Material |
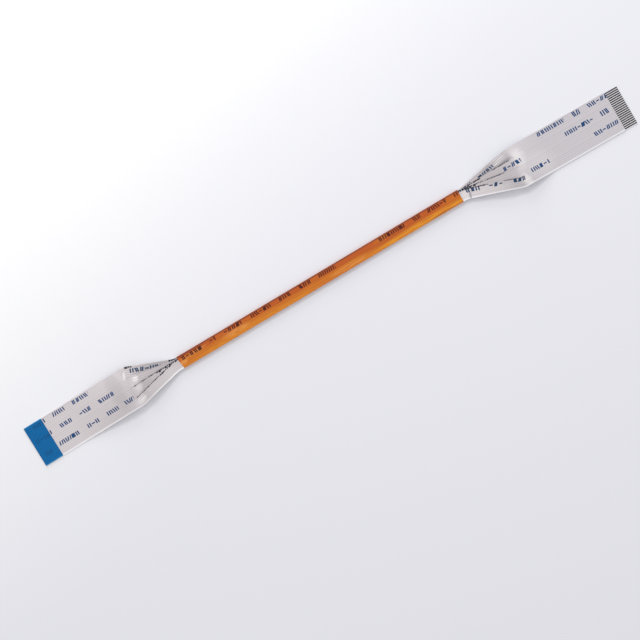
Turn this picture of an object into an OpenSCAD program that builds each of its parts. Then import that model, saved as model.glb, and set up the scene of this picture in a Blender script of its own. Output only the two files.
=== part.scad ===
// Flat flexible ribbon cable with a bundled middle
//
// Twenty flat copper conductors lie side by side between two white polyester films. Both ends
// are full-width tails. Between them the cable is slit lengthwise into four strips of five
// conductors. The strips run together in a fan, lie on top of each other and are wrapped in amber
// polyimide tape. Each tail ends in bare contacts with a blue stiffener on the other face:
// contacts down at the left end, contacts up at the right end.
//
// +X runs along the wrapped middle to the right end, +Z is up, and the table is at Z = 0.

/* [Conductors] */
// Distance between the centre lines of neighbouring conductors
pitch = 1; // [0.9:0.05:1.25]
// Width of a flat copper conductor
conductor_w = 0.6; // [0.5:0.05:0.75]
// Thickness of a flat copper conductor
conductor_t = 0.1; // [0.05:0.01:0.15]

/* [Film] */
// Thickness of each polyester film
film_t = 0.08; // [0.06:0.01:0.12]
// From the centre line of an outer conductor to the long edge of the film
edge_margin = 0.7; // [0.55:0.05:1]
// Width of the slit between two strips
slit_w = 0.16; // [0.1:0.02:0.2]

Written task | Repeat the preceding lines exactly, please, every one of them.

Written response |
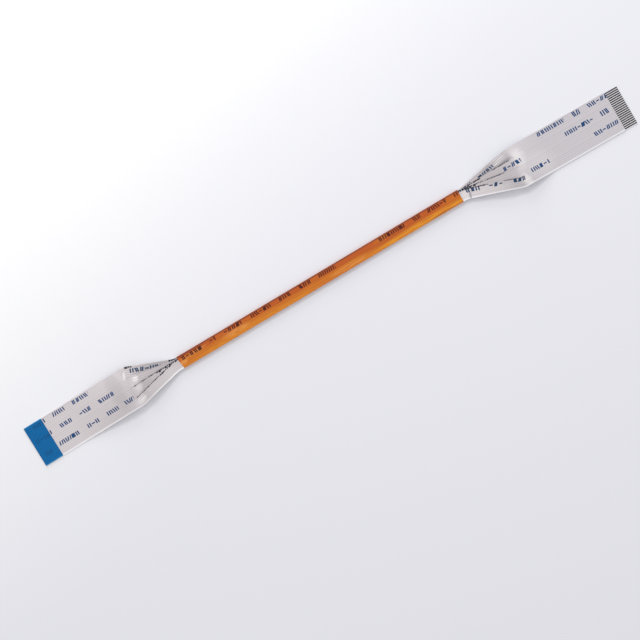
Turn this picture of an object into an OpenSCAD program that builds each of its parts. Then import that model, saved as model.glb, and set up the scene of this picture in a Blender script of its own. Output only the two files.
=== part.scad ===
// Flat flexible ribbon cable with a bundled middle
//
// Twenty flat copper conductors lie side by side between two white polyester films. Both ends
// are full-width tails. Between them the cable is slit lengthwise into four strips of five
// conductors. The strips run together in a fan, lie on top of each other and are wrapped in amber
// polyimide tape. Each tail ends in bare contacts with a blue stiffener on the other face:
// contacts down at the left end, contacts up at the right end.
//
// +X runs along the wrapped middle to the right end, +Z is up, and the table is at Z = 0.

/* [Conductors] */
// Distance between the centre lines of neighbouring conductors
pitch = 1; // [0.9:0.05:1.25]
// Width of a flat copper conductor
conductor_w = 0.6; // [0.5:0.05:0.75]
// Thickness of a flat copper conductor
conductor_t = 0.1; // [0.05:0.01:0.15]

/* [Film] */
// Thickness of each polyester film
film_t = 0.08; // [0.06:0.01:0.12]
// From the centre line of an outer conductor to the long edge of the film
edge_margin = 0.7; // [0.55:0.05:1]
// Width of the slit between two strips
slit_w = 0.16; // [0.1:0.02:0.2]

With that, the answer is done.